Monday, Apr. 18, 1960
"All We Women Did ..."
Among all the ceaseless points of competition between the male and female of the species, at least one area of male superiority has long been supposed unchallenged: women are lousy drivers, men are great. Last week that illusion, too, was shattered. In one of the most competitive of U.S. driving tests, the 2,061-mile, five-day Mobilgas Economy Run from Los Angeles to Minneapolis, women won the most coveted honors.
Permitted to participate in the Mobil-gas contest only since 1957, womankind furnished 20 of the 56 drivers in the 1960 run. Among them were a grandmother, seven housewives, a bobbysoxer, a women's-club president, a would-be astronaut and a cafe singer. The run is publicly billed by automakers as a true test of miles-per-gallon efficiency. But most of Detroit agrees that the skill of the driver makes about a 25% difference. Last week, in the top three of the competition's six classes, woman drivers took two firsts, one second.
To salve male souls, the female showing was not entirely based on driving skills. Explains blonde Mary Davis, 31,3 Hollywood restaurant owner and the driver of the winning Plymouth Belvedere in the low-price, eight-cylinder class: "We women did damned well in the mouth department--and we didn't do too badly in the driving either." At the stops along the course, the women indeed did a good job of talking their male competitors into states of nervous exhaustion. Said Mary Davis: "Anyone who's on the road for hours at a time like this is inclined to be tense and irritable anyhow. All we women did was say things like 'Gee, Woody, you don't look well,' and help the men get more irritated faster. I saw one guy break down and start bawling like a baby after the first day, when he found out we were leading him."

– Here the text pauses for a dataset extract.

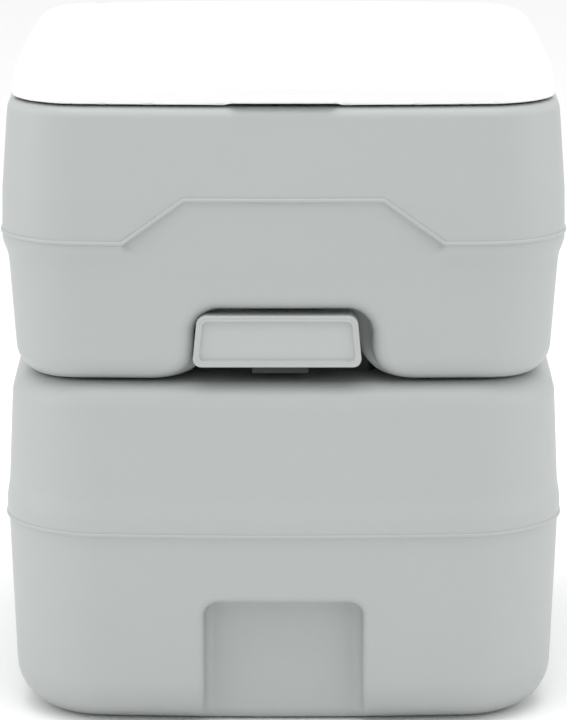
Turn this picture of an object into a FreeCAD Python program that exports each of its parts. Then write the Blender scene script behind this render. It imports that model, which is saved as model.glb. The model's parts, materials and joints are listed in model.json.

To tall, slim Mary Hauser, a Hollywood housewife who knows little about the innards of automobiles ("I don't even know where the oil stick is"), the economy run seemed relatively simple. Said Mrs. Hauser, winner of the low-price, six-cylinder class in a Plymouth Savoy: "I think male drivers are high-strung, tense, too worried about stepping on the accelerator without thinking. Me, I just sit there calmly, smoking a cigarette, steering with one hand--and shaking my teeth." Tennis, men?